→ **Task requirements**:
Every line below that mentions the word "manifold" should be copied out.

→ **Recorded information**:
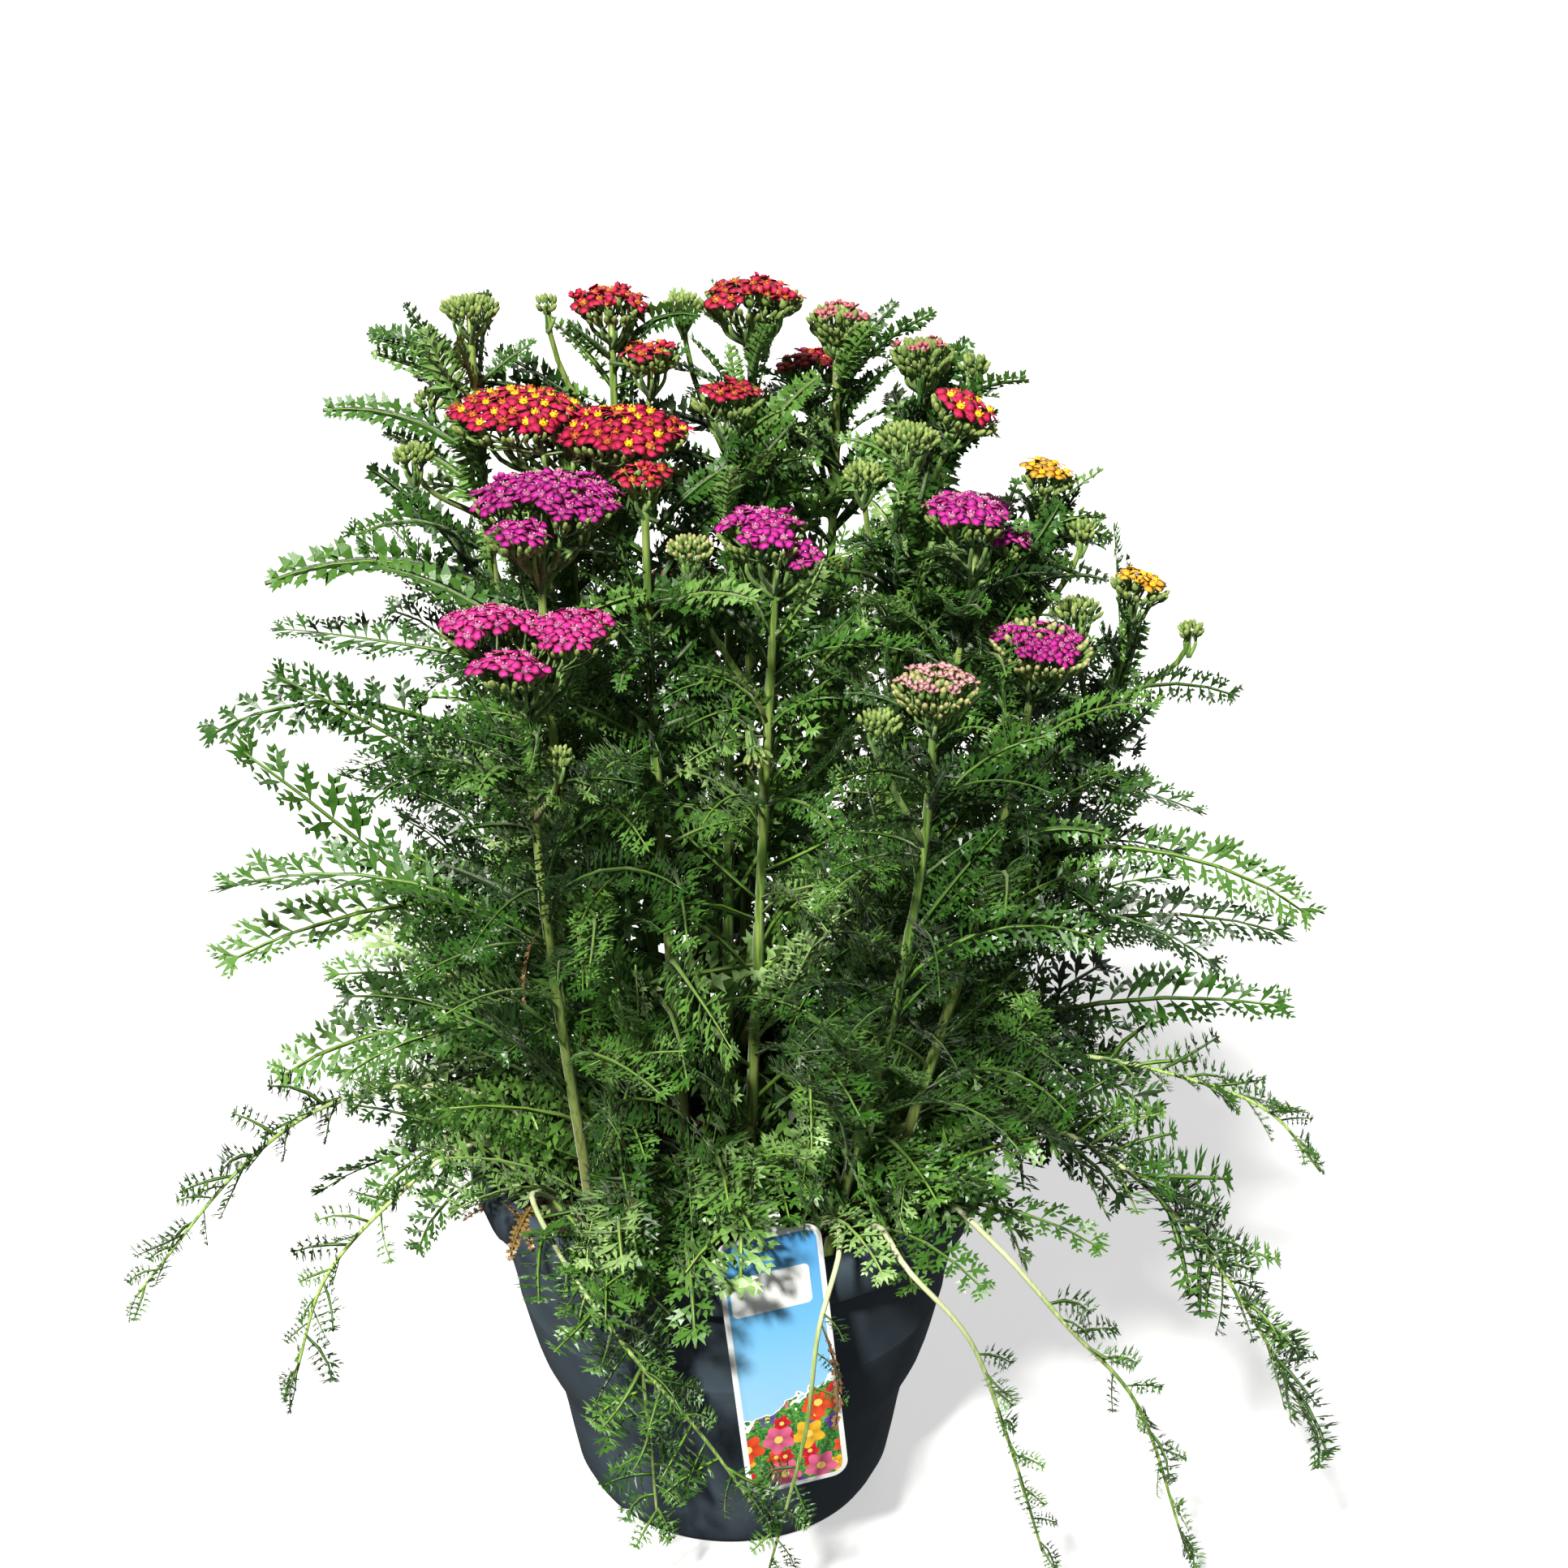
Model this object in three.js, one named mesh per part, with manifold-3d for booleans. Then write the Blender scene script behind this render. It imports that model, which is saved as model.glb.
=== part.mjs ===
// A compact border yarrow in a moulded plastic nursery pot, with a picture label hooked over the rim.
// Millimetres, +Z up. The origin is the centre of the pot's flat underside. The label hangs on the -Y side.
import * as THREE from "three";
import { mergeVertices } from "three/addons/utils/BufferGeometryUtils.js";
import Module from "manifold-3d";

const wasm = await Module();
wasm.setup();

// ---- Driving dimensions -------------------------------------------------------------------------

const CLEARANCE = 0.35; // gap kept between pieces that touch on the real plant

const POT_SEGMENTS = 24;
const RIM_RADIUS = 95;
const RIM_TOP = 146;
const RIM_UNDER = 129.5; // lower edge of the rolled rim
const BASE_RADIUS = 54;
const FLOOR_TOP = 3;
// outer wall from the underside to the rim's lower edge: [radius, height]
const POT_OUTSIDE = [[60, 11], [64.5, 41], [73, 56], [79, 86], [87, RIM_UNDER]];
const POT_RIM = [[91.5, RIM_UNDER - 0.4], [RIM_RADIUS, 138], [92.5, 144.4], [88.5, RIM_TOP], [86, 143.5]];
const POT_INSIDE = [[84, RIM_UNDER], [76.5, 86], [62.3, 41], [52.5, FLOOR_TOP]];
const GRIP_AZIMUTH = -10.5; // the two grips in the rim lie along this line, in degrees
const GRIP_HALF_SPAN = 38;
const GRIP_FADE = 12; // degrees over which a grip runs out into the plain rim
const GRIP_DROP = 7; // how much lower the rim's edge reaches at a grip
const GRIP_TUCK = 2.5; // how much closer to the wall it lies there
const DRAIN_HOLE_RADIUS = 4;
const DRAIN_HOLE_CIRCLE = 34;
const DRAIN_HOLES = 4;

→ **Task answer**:
Model this object in three.js, one named mesh per part, with manifold-3d for booleans. Then write the Blender scene script behind this render. It imports that model, which is saved as model.glb.
import Module from "manifold-3d";